Is latent planning just deep learning?
Latent planning is built on deep learning techniques but refers specifically to how planning is done within learned representations. It is not just prediction; it involves using those representations to simulate or choose actions. So it combines learning with decision-making.
What are examples of explicit planning algorithms?
Common explicit planning algorithms include A*, Dijkstra’s algorithm, Rapidly-Exploring Random Trees (RRT), and Probabilistic Roadmaps (PRM). These methods are widely used in robotics and game AI. They rely on structured state spaces to compute optimal or near-optimal paths.
Can latent and explicit planning be combined?
Yes, many modern systems use hybrid approaches. For example, a neural network might learn a latent representation of the environment while a classical planner searches over it. This combines flexibility with reliability.
Which approach is more interpretable?
Explicit path planning is far more interpretable because each decision step is visible in the search process. Latent space planning is harder to interpret since reasoning happens inside neural activations. This makes debugging more challenging in latent systems.
Where is latent space planning commonly used?
It is commonly used in reinforcement learning, robotics with visual inputs, autonomous agents, and simulation-based systems. It is especially useful when the environment is too complex to model explicitly. This includes tasks like manipulation, navigation, and game playing.
What is the biggest limitation of explicit path planning?

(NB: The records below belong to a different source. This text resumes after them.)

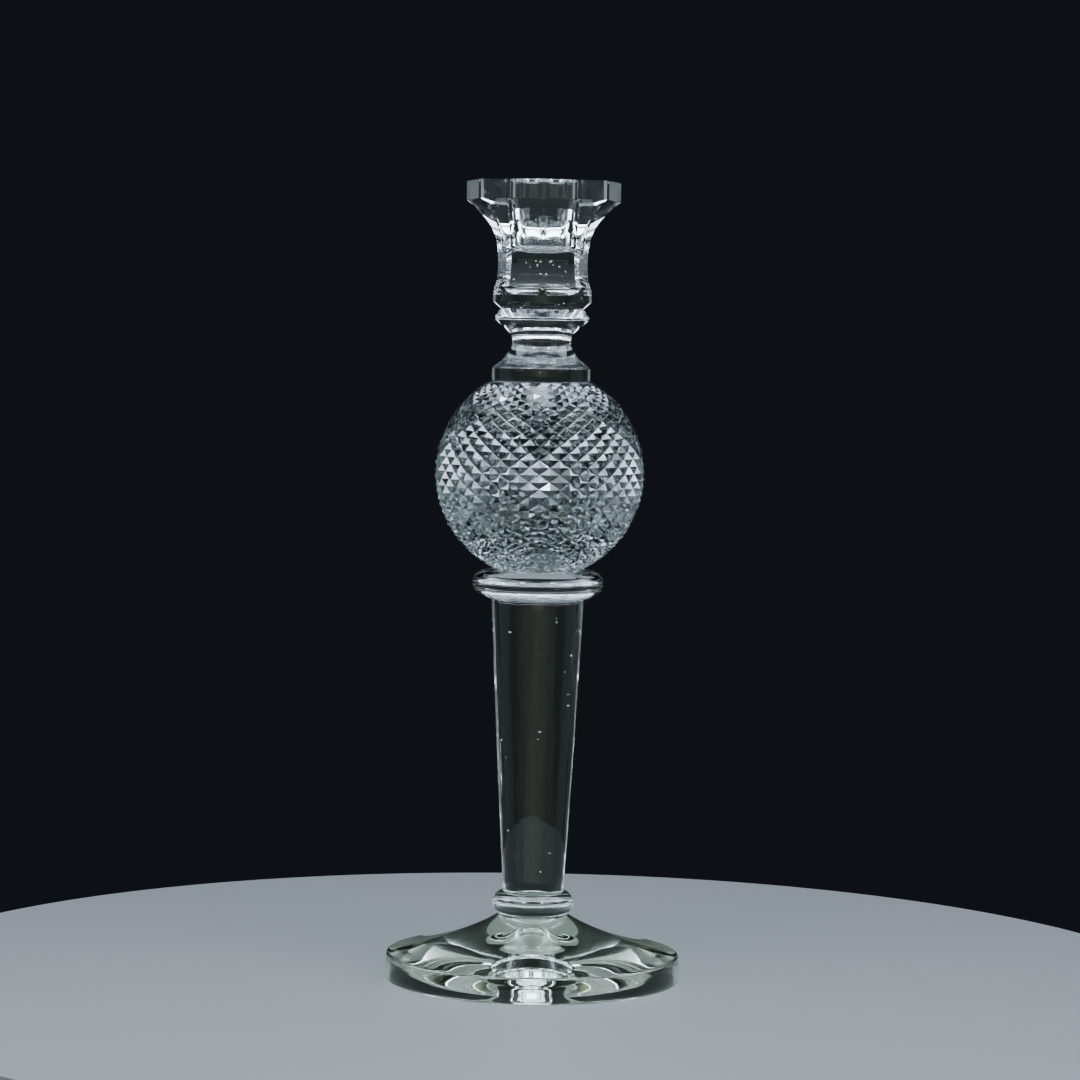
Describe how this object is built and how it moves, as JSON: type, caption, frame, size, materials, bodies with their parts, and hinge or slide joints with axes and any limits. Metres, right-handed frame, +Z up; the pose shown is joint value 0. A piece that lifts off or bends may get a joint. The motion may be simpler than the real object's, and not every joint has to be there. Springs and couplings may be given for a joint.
{
  "type": "glass candlestick",
  "caption": "Tall cut-glass candlestick: round foot, tapered stem between knops, diamond-cut ball, turned neck and faceted candle socket.",
  "frame": {"origin": "centre of the foot's underside, on the surface the candlestick stands on", "axes": "+Z up along the stick's axis; one arris of the seven-sided socket faces -Y"},
  "size_m": [0.1228, 0.1228, 0.33],
  "materials": {
    "foot_glass": "polished, faint green tint",
    "clear_glass": "polished, slightly wavy",
    "cut_glass": "wheel-cut and polished",
    "bond_layer": "clear bond between ground faces"
  },
  "bodies": {
    "root": {"foot": "foot_glass", "foot_wafer": "clear_glass", "lower_knop": "clear_glass", "stem_bottom_wafer": "clear_glass", "tapered_stem": "clear_glass", "stem_top_wafer": "clear_glass", "upper_knop": "clear_glass", "ball_bottom_bond": "bond_layer", "cut_ball": "cut_glass", "ball_top_bond": "bond_layer", "neck": "clear_glass", "socket_bond": "bond_layer", "candle_socket": "cut_glass"}
  },
  "joints": []
}
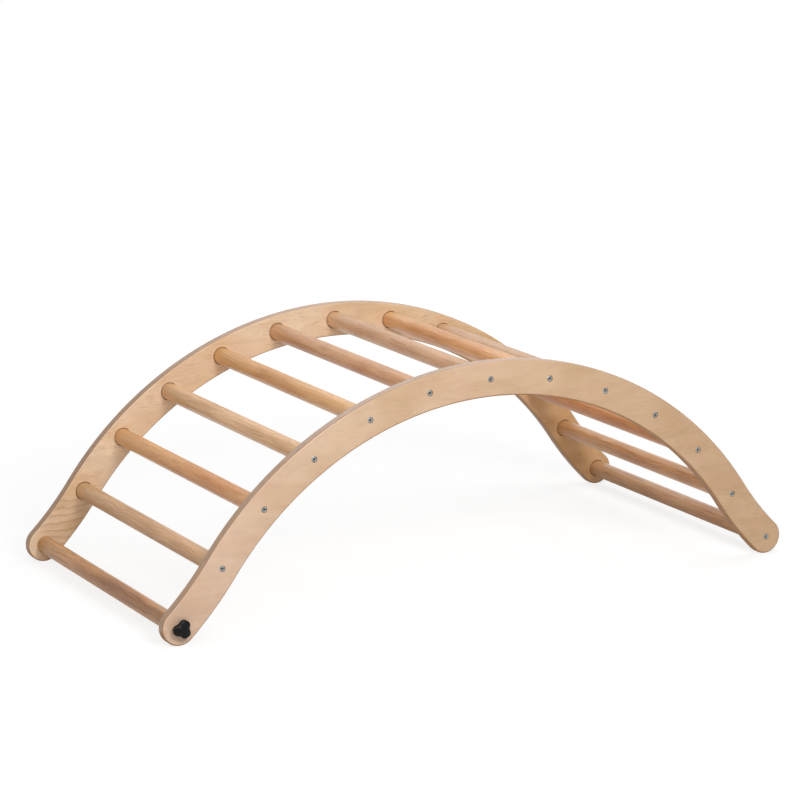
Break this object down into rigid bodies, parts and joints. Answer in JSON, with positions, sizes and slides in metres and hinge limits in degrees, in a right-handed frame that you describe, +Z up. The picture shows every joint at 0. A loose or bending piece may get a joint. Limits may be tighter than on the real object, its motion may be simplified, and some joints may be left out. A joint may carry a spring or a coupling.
{
  "type": "rocker arch",
  "caption": "Children's wooden climbing and rocker arch: two curved plywood sides joined by round rungs, the crossbar at one foot clamped by lobed knobs.",
  "frame": {"origin": "centre of the base, on the floor plane that both feet of both sides touch", "axes": "+X along the arch's length, with the clamped crossbar at the -X foot; +Y across, from the near side to the far side; +Z up"},
  "size_m": [1.1928, 0.5986, 0.403],
  "materials": {
    "side_ply": "clear-coated birch plywood, satin, with laminated edges",
    "rung_wood": "clear-coated hardwood dowel, satin",
    "screw_steel": "bright zinc plated",
    "stud_steel": "zinc-plated thread",
    "insert_brass": "plain brass",
    "knob_plastic": "black moulded plastic, satin"
  },
  "bodies": {
    "frame": {"near_side_panel": "side_ply", "far_side_panel": "side_ply", "crossbar": "rung_wood", "rung_02": "rung_wood", "rung_03": "rung_wood", "rung_04": "rung_wood", "rung_05": "rung_wood", "rung_06": "rung_wood", "rung_07": "rung_wood", "rung_08": "rung_wood", "rung_09": "rung_wood", "rung_10": "rung_wood", "rung_11": "rung_wood", "rung_12": "rung_wood", "rung_13": "rung_wood", "near_rung_screws": "screw_steel", "far_rung_screws": "screw_steel", "near_crossbar_insert": "insert_brass", "far_crossbar_insert": "insert_brass"},
    "near_washer": {"near_knob_washer": "screw_steel"},
    "near_knob": {"near_knob": "knob_plastic", "near_knob_stud": "stud_steel"},
    "far_washer": {"far_knob_washer": "screw_steel"},
    "far_knob": {"far_knob": "knob_plastic", "far_knob_stud": "stud_steel"}
  },
  "joints": [
    {"name": "near_knob_travel", "type": "slide", "parent": "frame", "child": "near_washer", "axis": [0, -1, 0], "range_m": [0, 0.015]},
    {"name": "near_knob_turn", "type": "hinge", "parent": "near_washer", "child": "near_knob", "pos_m": [-0.56648, -0.283, 0.03], "axis": [0, -1, 0], "range_deg": [0, 4320]},
    {"name": "far_knob_travel", "type": "slide", "parent": "frame", "child": "far_washer", "axis": [0, 1, 0], "range_m": [0, 0.015]},
    {"name": "far_knob_turn", "type": "hinge", "parent": "far_washer", "child": "far_knob", "pos_m": [-0.56648, 0.283, 0.03], "axis": [0, 1, 0], "range_deg": [0, 4320]}
  ],
  "couplings": [
    {"joint": "near_knob_turn", "follows": "near_knob_travel", "rad_per_m": 5026.5},
    {"joint": "far_knob_turn", "follows": "far_knob_travel", "rad_per_m": 5026.5}
  ]
}
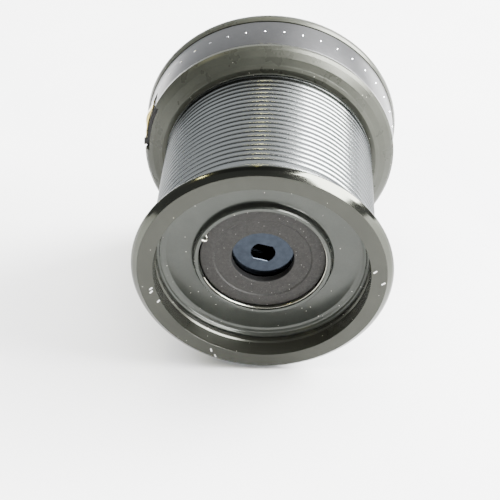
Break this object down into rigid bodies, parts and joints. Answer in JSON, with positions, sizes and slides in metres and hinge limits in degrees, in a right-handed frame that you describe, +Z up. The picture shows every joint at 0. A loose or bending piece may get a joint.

The biggest limitation is scalability in very large or complex environments. As the number of states grows, search becomes computationally expensive. While heuristics help, it can still struggle compared to learning-based approaches in high-dimensional settings.
Verdict
Latent Space Planning is best suited for complex, perception-heavy tasks where flexibility and learning from data matter most. Explicit Path Planning remains the preferred choice for structured environments where interpretability, reliability, and predictable behavior are critical. In modern AI systems, hybrid approaches often combine both to balance their strengths.